● Collected material
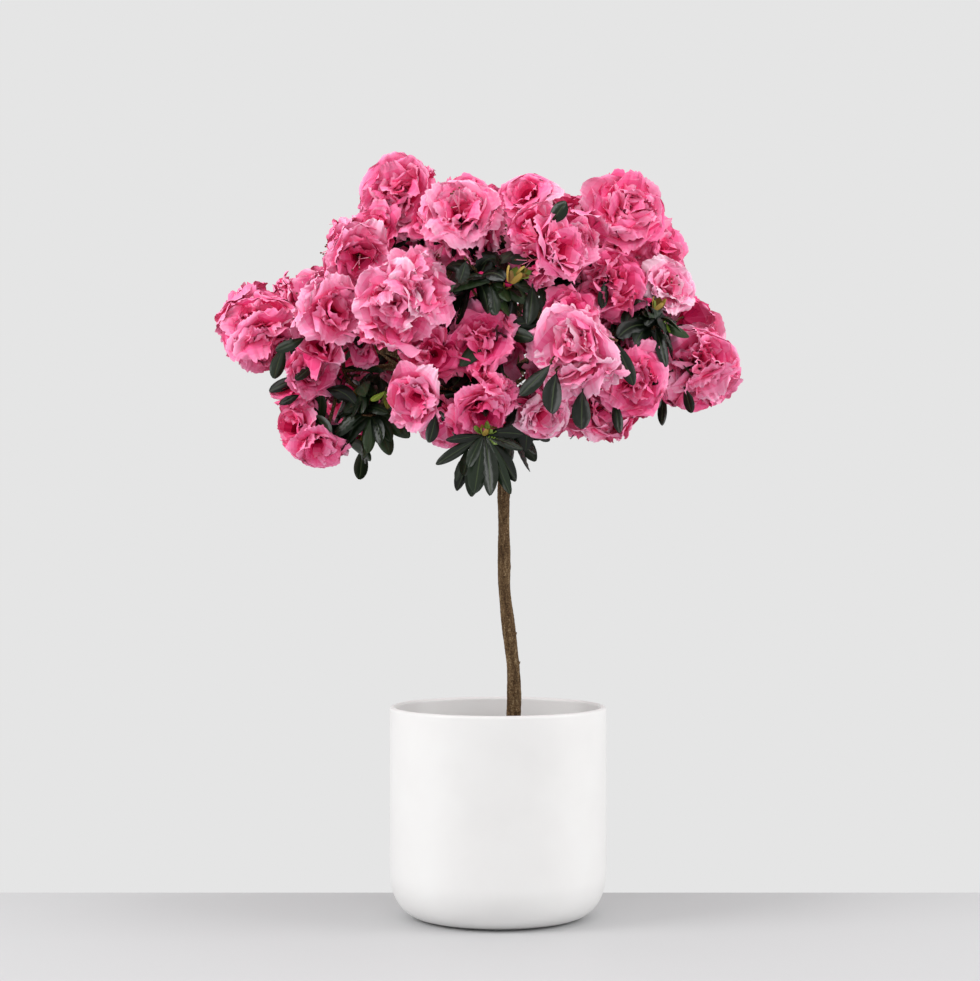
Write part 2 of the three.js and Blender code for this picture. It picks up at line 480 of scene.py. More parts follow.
# Bud scales are papery and dry, from straw to brown.
BUD_SCALES = (
    Tissue("bud_scale_straw", "#A58A3C", roughness=0.6),
    Tissue("bud_scale_brown", "#7A5A2A", roughness=0.65),
    Tissue("bud_scale_green", "#7E9440", roughness=0.55),
)


# ---- Joined meshes ----


@dataclass
class Heap:
    """Grids of points from many small things, joined into one mesh."""

    points: list[Array] = field(default_factory=list)
    quads: list[Array] = field(default_factory=list)
    slots: list[Array] = field(default_factory=list)
    count: int = 0

    def add_grid(self, grid: Array, slots: Array | int = 0, closed: bool = False) -> None:
        """Adds a grid of points with a face in each cell.

        Args:
            grid: Points as rows by columns by three, in metres.
            slots: A material number for all, or one for each cell.
            closed: Whether the last column joins the first, as on a tube.
        """
        rows, columns = grid.shape[:2]
        wide = columns if closed else columns - 1
        low, left = np.meshgrid(np.arange(rows - 1), np.arange(wide), indexing="ij")
        right = (left + 1) % columns
        corners = (
            low * columns + left,
            low * columns + right,
            (low + 1) * columns + right,
            (low + 1) * columns + left,
        )
        self.quads.append(np.stack(corners, -1).reshape(-1, 4) + self.count)
        self.points.append(grid.reshape(-1, 3))
        self.slots.append(np.broadcast_to(slots, low.shape).reshape(-1))
        self.count += rows * columns

    def add_tube(self, line: Array, radii: Array, sides: int, slot: int = 0) -> None:
        """Adds a round tube along a line of points.

        Args:
            line: The line's points, in metres.
            radii: The radius at each point, in metres.
            sides: How many faces go round it.
            slot: Its material number.
        """
        self.add_grid(tube_grid(line, radii, sides), slot, closed=True)

    def make(self, name: str, finishes: Iterable[Any]) -> bpy.types.Object:
        """Makes the joined mesh object.

        Args:
            name: The piece's name.
            finishes: What gives each material slot its material.

        Returns:
            The new object, in the scene.
        """
        points = np.concatenate(self.points).astype(np.float32)
        quads = np.concatenate(self.quads).astype(np.int32)
        slots = np.concatenate(self.slots).astype(np.int32)
        mesh = bpy.data.meshes.new(name)
        mesh.vertices.add(len(points))
        mesh.vertices.foreach_set("co", points.ravel())
        mesh.loops.add(quads.size)
        mesh.loops.foreach_set("vertex_index", quads.ravel())
        mesh.polygons.add(len(quads))
        starts = np.arange(0, quads.size, 4, dtype=np.int32)
        mesh.polygons.foreach_set("loop_start", starts)
        mesh.polygons.foreach_set("material_index", slots)
        mesh.polygons.foreach_set("use_smooth", np.ones(len(quads), dtype=bool))
        mesh.update(calc_edges=True)
        mesh.validate()
        for finish in finishes:
            mesh.materials.append(shared_material(finish))
        log.info("%s: %d faces", name, len(quads))
        return new_object(name, mesh)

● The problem
Your answer should be exactly the lines of the data above, from the first through the line containing "count: int = 0".

● Full response
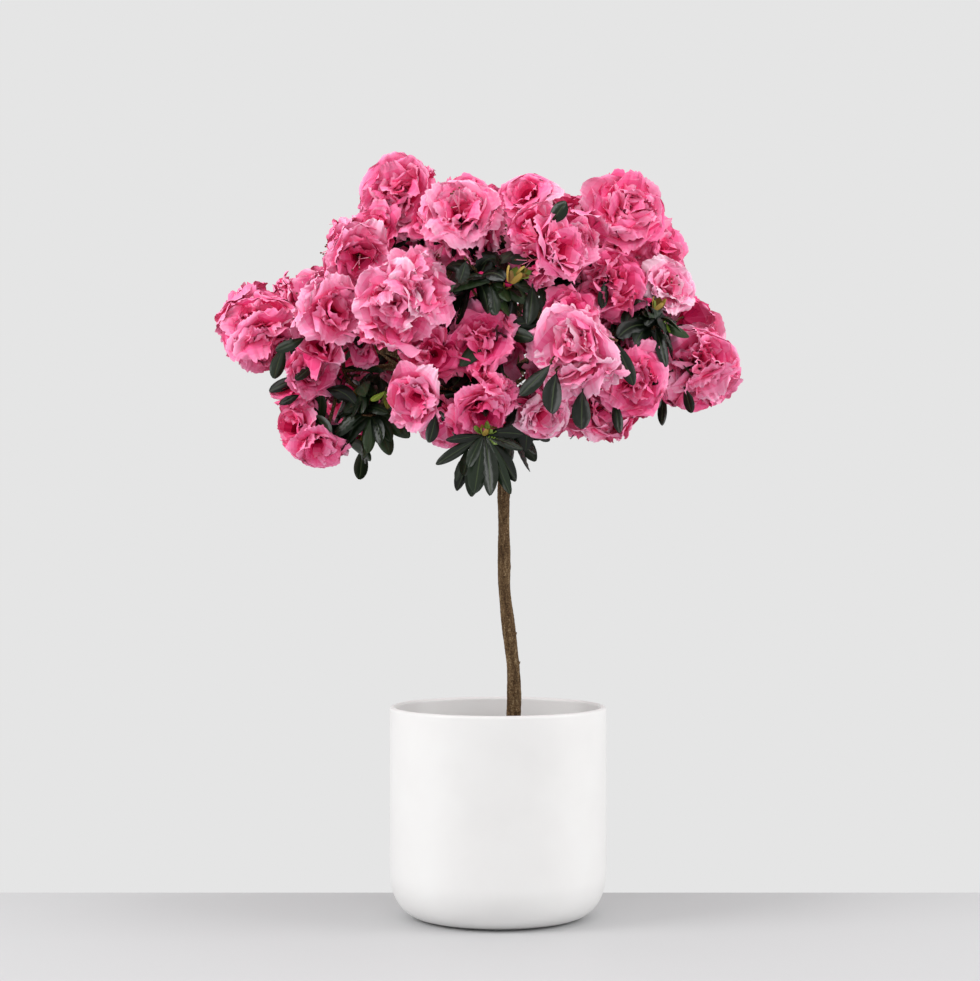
Write part 2 of the three.js and Blender code for this picture. It picks up at line 480 of scene.py. More parts follow.
# Bud scales are papery and dry, from straw to brown.
BUD_SCALES = (
    Tissue("bud_scale_straw", "#A58A3C", roughness=0.6),
    Tissue("bud_scale_brown", "#7A5A2A", roughness=0.65),
    Tissue("bud_scale_green", "#7E9440", roughness=0.55),
)


# ---- Joined meshes ----


@dataclass
class Heap:
    """Grids of points from many small things, joined into one mesh."""

    points: list[Array] = field(default_factory=list)
    quads: list[Array] = field(default_factory=list)
    slots: list[Array] = field(default_factory=list)
    count: int = 0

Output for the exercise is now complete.